Les paramètres microstruc­turaux déter­mi­nant le com­porte­ment d’un polymère peu­vent être à l’échelle des chaînes macro­molécu­laires. Pour les polymères semi-cristallins, le taux de cristallinité, la maille cristalline et l’arrangement des cristal­lites ont un impact sur leur com­porte­ment. Selon le procédé de mise en œuvre choisi, une struc­ture à l’échelle supérieure, appelée mésostruc­ture, peut être créée, par exem­ple pour les mouss­es. Dans le cas d’une mousse, la den­sité de matière, la dis­tri­b­u­tion des tailles des cav­ités, le fait que ces dernières soient ouvertes ou fer­mées, sont à pren­dre en compte. Au lab­o­ra­toire de mécanique des solides, nous béné­fi­cions de nom­breux appareils de car­ac­téri­sa­tion des matéri­aux, tels que micro­scope élec­tron­ique à bal­ayage, micro­scope à force atom­ique et calorimétrie à bal­ayage dif­féren­tiel.
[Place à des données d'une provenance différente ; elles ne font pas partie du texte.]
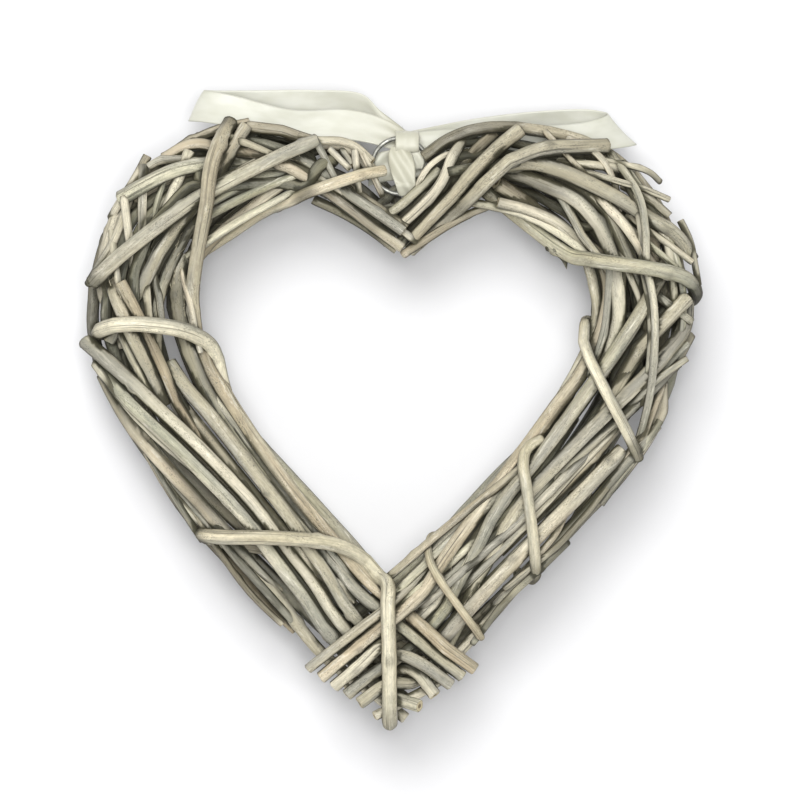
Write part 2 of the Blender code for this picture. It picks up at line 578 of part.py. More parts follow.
def report_close(points, starts, radii, owners, pairs, names):
    """Prints the pairs of canes that are still closer than their gap."""
    i = starts[pairs[:, 0]]
    j = starts[pairs[:, 1]]
    s, t, between = closest(points[i], points[i + 1], points[j], points[j + 1])
    distance = np.linalg.norm(between, axis=1)
    wanted = wanted_distance(radii, i, j, s, t)
    lack = wanted - distance
    for index in np.argsort(-lack)[:12]:
        if lack[index] < CANE_GAP / 3:
            break
        both = [owners[pairs[index, 0]], owners[pairs[index, 1]]]
        label = [names[k] if k < len(names) else "fixed" for k in both]
        spot = points[i[index]] * 1000.0
        print("close:", label, round(lack[index] * 1000, 3), "mm at", spot.round(1))


def relax(lines, fixed):
    """Pushes the canes apart until none touches another, keeping them near their plan."""
    every = [(line, first, last) for _, first, last, line in lines]
    every += [(line, radius, radius) for line, radius in fixed]
    points, starts, radii, owners = segment_arrays(every)
    movable = owners < len(lines)
    free = np.zeros(len(points))
    moving = sum(len(line) for _, _, _, line in lines)
    free[:moving] = 1.0
    goal = points.copy()
    inner = np.zeros(len(points), dtype=bool)
    base = 0
    for _, _, _, line in lines:
        inner[base + 1:base + len(line) - 1] = True
        base += len(line)
    spots = np.nonzero(inner)[0]
    pull = np.array([0.10, 0.02, 0.10])
    for step in range(SETTLING_ROUNDS):
        fade = max(0.0, 1.0 - 1.5 * step / SETTLING_ROUNDS)
        if step % 12 == 0:
            pairs = near_pairs(points, starts, owners, movable, NEAR_ENOUGH)
        points[:moving] += (goal[:moving] - points[:moving]) * pull * fade
        moved = points - goal
        bend = (moved[spots - 1] + moved[spots + 1]) / 2 - moved[spots]
        points[spots] += bend * (0.12 * fade + 0.02 * (step < 0.85 * SETTLING_ROUNDS))
        worst = push_apart(points, starts, radii, pairs, free, 0.8)
    for step in range(CLOSING_ROUNDS):
        if step % 20 == 0:
            pairs = near_pairs(points, starts, owners, movable, NEAR_ENOUGH)
        worst = push_apart(points, starts, radii, pairs, free, 0.9)
        if worst < ALLOWED_SHORTFALL:
            break
    print("largest remaining shortfall of the gap between canes, mm:", round(worst * 1000, 4))
    report_close(points, starts, radii, owners, pairs, [line[0] for line in lines])
    result = []
    base = 0
    for name, first, last, line in lines:
        result.append((name, first, last, points[base:base + len(line)].copy()))
        base += len(line)
    return result


def tube_rings(points, first, last, sides):
    """Rings of a swept tube, carried along without twist."""
    count = len(points)
    directions = [unit(points[k + 1] - points[k]) for k in range(count - 1)]
    tangents = [directions[0]]
    for k in range(1, count - 1):
        tangents.append(unit(directions[k - 1] + directions[k]))
    tangents.append(directions[-1])
    helper = np.array([0.0, -1.0, 0.0])
    if abs(tangents[0] @ helper) > 0.8:
        helper = np.array([1.0, 0.0, 0.0])
    normal = unit(helper - tangents[0] * (helper @ tangents[0]))
    rings = []
    for k in range(count):
        normal = unit(normal - tangents[k] * (normal @ tangents[k]))
        side = np.cross(tangents[k], normal)
        radius = first + (last - first) * k / (count - 1)
        ring = []
        for corner in range(sides):
            turn = 2.0 * math.pi * corner / sides
            ring.append(points[k] + radius * (math.cos(turn) * normal + math.sin(turn) * side))
        rings.append(ring)
    return rings


def tube_object(name, points, first, last, material):
    mesh = bmesh.new()
    rings = tube_rings(points, first, last, CANE_SIDES)
    verts = [[mesh.verts.new(Vector(spot)) for spot in ring] for ring in rings]
    count = len(verts)
    for k in range(count - 1):
        here = verts[k]
        there = verts[k + 1]
        for corner in range(CANE_SIDES):
            after = (corner + 1) % CANE_SIDES
            mesh.faces.new((here[corner], here[after], there[after], there[corner]))
    mesh.faces.new(list(reversed(verts[0])))
    mesh.faces.new(verts[-1])
    bmesh.ops.triangulate(mesh, faces=[f for f in mesh.faces if len(f.verts) == 4])
    bmesh.ops.recalc_face_normals(mesh, faces=mesh.faces)
    return new_object(name, mesh, material)


def new_object(name, mesh, material):
    data = bpy.data.meshes.new(name)
    mesh.to_mesh(data)
    mesh.free()
    data.materials.append(material)
    obj = bpy.data.objects.new(name, data)
    bpy.context.scene.collection.objects.link(obj)
    return obj


def new_material(name, colour, roughness, metallic=0.0):
    material = bpy.data.materials.new(name)
    material.use_nodes = True
    node = material.node_tree.nodes["Principled BSDF"]
    node.inputs["Base Color"].default_value = (*colour, 1.0)
    node.inputs["Roughness"].default_value = roughness
    node.inputs["Metallic"].default_value = metallic
    return material


def ring_object(material):
    """The wire ring, closed on itself."""
    mesh = bmesh.new()
    rows = []
    for k in range(RING_SEGMENTS):
        turn = 2.0 * math.pi * k / RING_SEGMENTS
        out = Vector((math.cos(turn), 0.0, math.sin(turn)))
        row = []
        for corner in range(RING_SIDES):
            angle = 2.0 * math.pi * corner / RING_SIDES
            reach = RING_RADIUS + RING_WIRE_RADIUS * math.cos(angle)
            row.append(mesh.verts.new(out * reach + Vector((0.0, RING_WIRE_RADIUS * math.sin(angle), 0.0))))
        rows.append(row)
    for k in range(RING_SEGMENTS):
        here = rows[k]
        there = rows[(k + 1) % RING_SEGMENTS]
        for corner in range(RING_SIDES):
            after = (corner + 1) % RING_SIDES
            mesh.faces.new((here[corner], here[after], there[after], there[corner]))
    bmesh.ops.triangulate(mesh, faces=mesh.faces[:])
    bmesh.ops.recalc_face_normals(mesh, faces=mesh.faces)
    return new_object("hanging_ring", mesh, material)


def band_solid(name, path, closed, across, width, thickness, material):
    """A ribbon band along a path, with its width in one fixed direction."""
    path = np.asarray(path, dtype=float)
    across = np.asarray(across, dtype=float)
    count = len(path)
    mesh = bmesh.new()
    rows = []
    for k in range(count):
        before = path[(k - 1) % count] if closed or k > 0 else path[k]
        after = path[(k + 1) % count] if closed or k < count - 1 else path[k]
        normal = unit(np.cross(unit(after - before), across))
        row = []
        for side, face in ((-1, -1), (-1, 1), (1, 1), (1, -1)):
            spot = path[k] + across * side * width / 2 + normal * face * thickness / 2
            row.append(mesh.verts.new(Vector(spot)))
        rows.append(row)
    for k in range(count if closed else count - 1):
        here = rows[k]
        there = rows[(k + 1) % count]
        for corner in range(4):
            after = (corner + 1) % 4
            mesh.faces.new((here[corner], here[after], there[after], there[corner]))
    if not closed:
        mesh.faces.new(list(reversed(rows[0])))
        mesh.faces.new(rows[-1])
    bmesh.ops.triangulate(mesh, faces=mesh.faces[:])
    bmesh.ops.recalc_face_normals(mesh, faces=mesh.faces)
    return new_object(name, mesh, material)


def join_solids(target, others):
    for other in others:
        modifier = target.modifiers.new("join", "BOOLEAN")
        modifier.operation = "UNION"
        modifier.solver = "EXACT"
        modifier.object = other
        applied = target.evaluated_get(bpy.context.evaluated_depsgraph_get())
        data = bpy.data.meshes.new_from_object(applied)
        target.modifiers.clear()
        target.data = data
    for other in others:
        bpy.data.objects.remove(other, do_unlink=True)
    return target


def ribbon_object(material):
    """The bow: two loops and a strip behind the ring, a knot around its top and a tail."""
    thick = RIBBON_THICKNESS
    upright = (0.0, 0.0, 1.0)
    sideways = (1.0, 0.0, 0.0)
    left = band_solid("ribbon_bow", LEFT_LOOP, True, upright, RIBBON_WIDTH, thick, material)
    right = band_solid("right_loop", RIGHT_LOOP, True, upright, RIBBON_WIDTH * 0.995, thick * 1.02, material)
    strip = band_solid("strip", CROSS_STRIP, False, upright, RIBBON_WIDTH * 0.990, thick * 1.04, material)
    knot = band_solid("knot", knot_path(), True, sideways, KNOT_WIDTH, thick, material)
    tail = band_solid("tail", tail_path(), False, sideways, TAIL_WIDTH, thick * 0.96, material)
    return join_solids(left, [right, strip, knot, tail])


def build():
    clear_scene()
    willow = new_material("greywashed_willow", (0.42, 0.38, 0.31), 0.85)
    binding = new_material("binding_willow", (0.47, 0.43, 0.34), 0.85)
    steel = new_material("ring_steel", (0.45, 0.46, 0.47), 0.35, 1.0)
    satin = new_material("cream_satin", (0.86, 0.84, 0.72), 0.45)
    canes = relax(all_canes(), fixed_lines())
    for name, first, last, points in canes:
        material = binding if name.startswith("binding") else willow
        tube_object(name, points, first, last, material)
    ring_object(steel)
    ribbon_object(satin)


build()
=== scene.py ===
# %% [markdown]
# # A heart wreath of greywashed willow
# This lesson dresses a finished CAD model of a wicker heart. The CAD part gives each cane as a
# plain six-sided rod. Here every rod becomes a real-looking willow cane with bark ridges, bud
# scars, square-cut ends and a washed-out grey colour. A wire ring and a satin bow finish it.
# The CAD frame is loaded first, because every piece rides on it and sits in its place.

import math

import bmesh
import bpy
import numpy as np
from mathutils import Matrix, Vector


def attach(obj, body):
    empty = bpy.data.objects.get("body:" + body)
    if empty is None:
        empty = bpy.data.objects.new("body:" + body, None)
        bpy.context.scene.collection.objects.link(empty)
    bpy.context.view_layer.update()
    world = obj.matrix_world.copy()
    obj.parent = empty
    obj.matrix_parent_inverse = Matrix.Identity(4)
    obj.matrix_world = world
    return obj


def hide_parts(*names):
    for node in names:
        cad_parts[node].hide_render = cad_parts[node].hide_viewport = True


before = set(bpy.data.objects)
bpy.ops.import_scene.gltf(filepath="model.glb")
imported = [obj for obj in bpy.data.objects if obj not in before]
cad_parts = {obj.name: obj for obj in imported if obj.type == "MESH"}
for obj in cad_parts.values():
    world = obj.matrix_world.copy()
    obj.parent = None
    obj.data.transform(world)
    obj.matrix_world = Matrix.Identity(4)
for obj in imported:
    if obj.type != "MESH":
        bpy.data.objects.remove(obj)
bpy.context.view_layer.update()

# %% [markdown]
# ## Camera
# The wreath hangs against a pale wall and is seen square on. A long lens from far away keeps
# the front canes and the back canes nearly in line, as on a catalogue picture. The lens is
# worked out from the width that the picture must show at the middle of the wreath.

# %% Camera
PICTURE_WIDTH = 0.3928
CAMERA_DISTANCE = 2.6
PICTURE_MIDDLE = Vector((0.0, 0.0, -0.1149))
SENSOR_WIDTH = 36.0
FAR_LIMIT = 30.0


def new_object(name, data):
    """An object at the origin, put into the scene."""
    thing = bpy.data.objects.new(name, data)
    bpy.context.scene.collection.objects.link(thing)
    return thing


camera_data = bpy.data.cameras.new("camera")
camera_data.sensor_width = SENSOR_WIDTH
camera_data.lens = SENSOR_WIDTH * CAMERA_DISTANCE / PICTURE_WIDTH
camera_data.clip_end = FAR_LIMIT
camera = new_object("camera", camera_data)
camera.location = PICTURE_MIDDLE + Vector((0.0, -CAMERA_DISTANCE, 0.0))
camera.rotation_euler = (math.radians(90.0), 0.0, 0.0)
bpy.context.scene.camera = camera
bpy.context.scene.view_settings.view_transform = "Standard"
print("lens", round(camera_data.lens, 1), "mm")

# %% [markdown]
# ## Small helpers for node trees
# Shaders and Geometry Nodes are both built from nodes and links. One helper adds a node, fills
# its sockets with numbers or with other nodes' outputs, and sets its options. The others are
# short names for the nodes that come up again and again.


# %% Node helpers
def fill_sockets(tree, node, sockets):
    """Links each named socket to another node's output, or gives it a plain value."""
    for key, value in sockets.items():
        if isinstance(value, bpy.types.NodeSocket):
            tree.links.new(value, node.inputs[key])
        else:
            node.inputs[key].default_value = value


def add_node(tree, kind, sockets=None, **options):
    node = tree.nodes.new(kind)
    for option, value in options.items():
        setattr(node, option, value)
    fill_sockets(tree, node, sockets or {})
    return node


def first_output(tree, kind, sockets=None, **options):
    return add_node(tree, kind, sockets, **options).outputs[0]


def math_node(tree, operation, first, second=0.0, third=0.0, clamp=False):
    sockets = {0: first, 1: second, 2: third}
    return first_output(tree, "ShaderNodeMath", sockets, operation=operation, use_clamp=clamp)


def vector_node(tree, operation, first, second):
    return first_output(tree, "ShaderNodeVectorMath", {0: first, 1: second}, operation=operation)


def split_vector(tree, vector):
    return add_node(tree, "ShaderNodeSeparateXYZ", {0: vector}).outputs


def join_vector(tree, sockets):
    return first_output(tree, "ShaderNodeCombineXYZ", sockets)


def straight_map(tree, value, low, high, to_low, to_high, curve="LINEAR"):
    sockets = {0: value, 1: low, 2: high, 3: to_low, 4: to_high}
    return first_output(tree, "ShaderNodeMapRange", sockets, interpolation_type=curve)


def smooth_step(tree, value, low, high, to_low=0.0, to_high=1.0):
    return straight_map(tree, value, low, high, to_low, to_high, "SMOOTHSTEP")


def noise(tree, vector, scale, detail=2.0, roughness=0.5, distortion=0.0):
    """A noise that repeats scale times in a metre along each axis."""
    stretched = vector_node(tree, "MULTIPLY", vector, scale)
    sockets = {"Vector": stretched, "Scale": 1.0, "Detail": detail, "Roughness": roughness,
               "Distortion": distortion}
    return first_output(tree, "ShaderNodeTexNoise", sockets)


def mix_colour(tree, factor, first, second, blend="MIX"):
    sockets = {0: factor, 6: first, 7: second}
    return add_node(tree, "ShaderNodeMix", sockets, data_type="RGBA", blend_type=blend).outputs[2]


def bump(tree, height, strength, distance):
    sockets = {"Height": height, "Strength": strength, "Distance": distance}
    return first_output(tree, "ShaderNodeBump", sockets)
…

Con­naître la microstruc­ture du matéri­au d’intérêt à toutes les échelles per­met d’identifier les paramètres pilotant son com­porte­ment et son endommagement.

Il est égale­ment pos­si­ble d’ajouter des inclu­sions (charges) aux polymères. Ces charges peu­vent con­tribuer aux pro­priétés mécaniques, comme à la résis­tance à l’usure dans le cas des élas­tomères chargés en noir de car­bone, à la réduc­tion de l’apparition de fis­sures dans le cas des polyméthacry­lates de méthyle chocs, aux pro­priétés fonc­tion­nelles comme la propul­sion solide des prop­er­gols, ou encore au cou­plage mul­ti­physique d’élastomères magnétorhéologiques.

La nature, la quan­tité, l’organisation de ces charges ont un impact sur le com­porte­ment ou l’endommagement des polymères. Pour prédire cet impact, nous pou­vons avoir recours à une mod­éli­sa­tion à tran­si­tion d’échelle qui per­met de cal­culer, à par­tir d’une microstruc­ture hétérogène, le com­porte­ment du matéri­au homogène équiv­a­lent, soit un matéri­au homogène virtuel qui a le même com­porte­ment que le matéri­au hétérogène. Cette mod­éli­sa­tion per­met de mieux appréci­er le rôle des paramètres microstruc­turaux sur les pro­priétés macro­scopiques, mais – plus intéres­sant – elle peut devenir un out­il pour définir les microstruc­tures per­ti­nentes en fonc­tion des appli­ca­tions visées.